I kept going to Saijo City and stopped at a Joyfull restaurant for lunch. I had seen many of these restaurants all over the place while in Japan, but hadn’t tried it yet. I went in and accidentally sat down in the smoking section. I only realized it when the man in the booth next to me started smoking and I had no idea how to ask politely in Japanese if I could move tables, so I just bore with it.

I ate a very filling lunch of hamburger patty with veggies, fried chicken, and rice (good but not my favourite food), paid, and left, grateful to not be inhaling cigarette smoke anymore. I had at least sat in the booth next to the restaurant’s entrance, so I was able to get the occasional breath of fresh air when someone opened the door.
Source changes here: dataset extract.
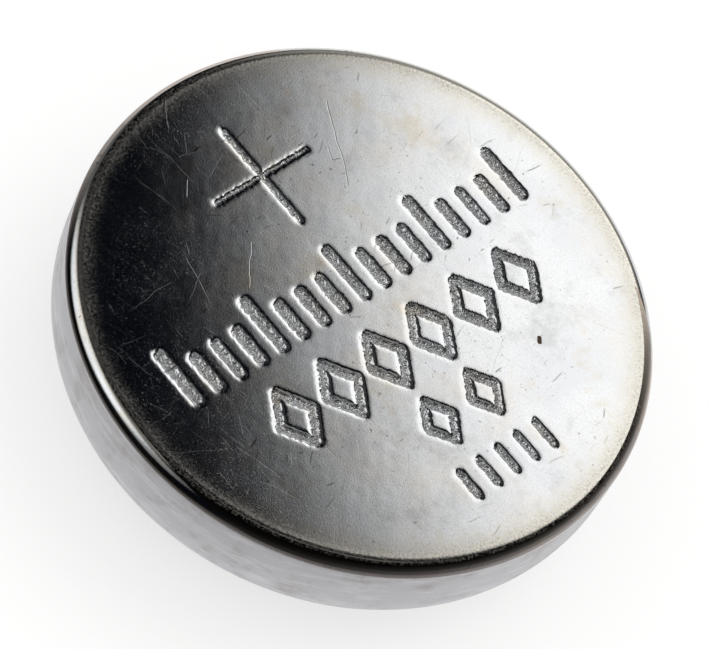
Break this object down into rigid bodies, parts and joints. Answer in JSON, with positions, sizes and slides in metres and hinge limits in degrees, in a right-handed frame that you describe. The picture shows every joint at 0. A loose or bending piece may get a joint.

I took my time getting to my hotel, stopping briefly at the nearby train station to check train times for tomorrow.

Then I checked in to the Saijo Urban Hotel that I had booked. After staying in hostels for the last little while, it felt like luxury, even though it was probably only a 3-star hotel at best. To my surprise, the front desk staff gave me a brand new towel as osettai. It’s not unusual for minshuku owners to give osettai because they mostly cater to henro and are practically a part of the pilgrimage culture, but I never expected businesses like chain hotels to also think of henro. This was a first. I thanked them but forgot to give an osamefuda because I was so stunned.

I relaxed in my room for the rest of the day. I did a bit of route planning for the days ahead. The next few days were going to be long and tiring. After Yokomineji, I had another difficult temple, Unpenji, to tackle, and there were few minshuku in that area, meaning long distances to walk.

But as I planned, I came to a sudden realization: I was almost finished the pilgrimage. Although I wanted to quit so many times, I suddenly felt quite sad. It felt like a dream was coming to an end. I didn’t want to leave.